Demonstration of High Value, Small Scale Sustainable Vegetable and Fruit Production Methods

1995 Annual Report for FS95-027

Project Type: Farmer/Rancher
Funds awarded in 1995: $9,612.00
Projected End Date: 12/31/1997
Matching Non-Federal Funds: $4,942.00
Region: Southern
State: North Carolina
Principal Investigator:

Demonstration of High Value, Small Scale Sustainable Vegetable and Fruit Production Methods

Summary

During the last decade many farmers have gone out of business, in part due to the rising costs of land, machinery, chemicals, fertilizer and seed. Young people are finding it increasingly difficult to make the capital investments necessary to enter farming. In their producer grant funded project, the recipients set out to show that a sustainable profit may be made from as little as two acres and a few purchased organic fertilizers, using no chemicals, tractors or tillers.

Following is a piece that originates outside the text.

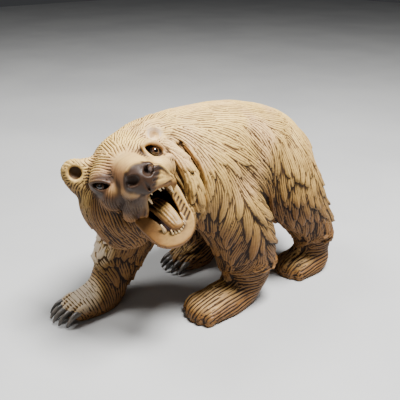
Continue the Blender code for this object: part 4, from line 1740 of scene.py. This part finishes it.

The producers created an additional one-acre garden on their farm specifically for this project. They planted a series of vegetable and fruit crops over three years. The crops planted were corn, sweet potatoes, cabbage, strawberries, watermelon, cantaloupe and butternut squash. The garden was divided into four equal sections. Two of the sections were mulched with straw and the other two sections were mulched with black plastic. The purpose of the mulches was to see which was better at conserving soil moisture and also to determine if the hay added sufficient organic matter to the soil through decomposition.

The producers were able to demonstrate that lowering farming inputs through the use of mulches and hand labor increased economic sustainability. They grew the above vegetables and fruit crops on a one-acre garden, reduced to one-half acre partway into the project, during the three years of the project.

Since the planting and most of the weeding and maintenance labor was conducted with hand tools, the hay mulch side did not stop weed emergence and that half was overtaken with weeds. That part of the project had to be discontinued. But the side mulched with black plastic kept the weeds down, conserved soil moisture and resulted in healthy profits due to the low input costs of hand labor.